Schumer laid out his own three-pronged approach to tax reform, noting that “any path forward on tax reform that promises to cut rates will end up either failing to reduce the deficit or failing to protect the middle class from a net tax increase.”

Schumer said his approach to tax reform prioritizes reducing the deficit and protecting the middle class and forgoes a reduction in the top rate. He then outlined the “three principles” of his proposal.

  • First, he said, “as in 1986, it makes sense to reduce the number of expenditures in the code to the extent possible.”
  • Second, the top rate for the highest earners should probably return to Clinton-era top rate levels of around 39.6% and 36%. But Schumer conceded that this idea will come as “heresy” to some Republicans, who believe that cutting the top rate as low as 25% “is a necessary ingredient to spurring an economic recovery.”
  • Third, Schumer said, is reducing, not eliminating, the tax preference for investment income.

While Schumer said he’s confident a deal can be struck during the lame-duck session, he also said that if lawmakers “don’t change the direction of tax reform, we’re never going to get a deal. There is a genuine agreement that people [on both sides of the aisle] want to get to a deal.”

What has stood in the way of striking a deal to reduce the deficit thus far? “Every time we’ve come to a deadlock it has been on revenue, not entitlement reform,” Schumer said.

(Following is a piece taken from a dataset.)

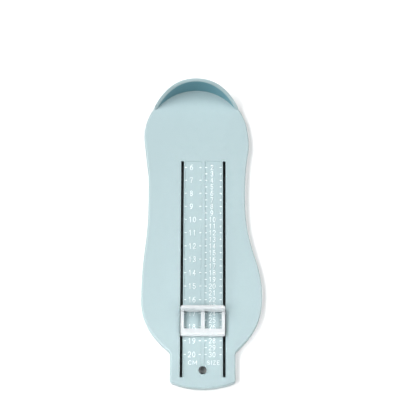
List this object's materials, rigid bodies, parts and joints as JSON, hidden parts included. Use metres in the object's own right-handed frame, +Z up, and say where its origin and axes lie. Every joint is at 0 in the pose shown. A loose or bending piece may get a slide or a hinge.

The “Gang of Six,” which recently expanded to the “Gang of Eight,” is meeting this week to hash over what published reports say are possible ideas for a framework of revenue increases and budget cuts that both parties could agree to. At the press briefing, Schumer said that he believes the eight Senators “can be a very constructive force.” The Gang of Eight includes four Republicans: Sen. Saxby Chambliss (Ga.), Sen. Mike Crapo (Idaho), Sen. Tom Coburn (Okla.), Sen. Mike Johanns (Neb.); and four Democrats: Sen. Mark Warner (Va.), Sen. Dick Durbin (Ill.), Sen. Kent Conrad (N.D.), Sen. Michael Bennet (Colo.)

Schumer noted too that even presidential candidate Mitt Romney is rethinking his approach to tax reform, going to “great lengths” in recent weeks “to moderate his tax proposal to appeal to a broader audience, and going so far as to promise [in the recent presidential] debate that he would not reduce the tax burden on the wealthy at all.”

Republicans, Schumer said, can be lured to come to the table around a grand bargain because of the potential “for serious entitlement reform, not the promise of a lower top rate in tax reform.” Democrats, he said, should be “prepared to make significant reforms to entitlements.”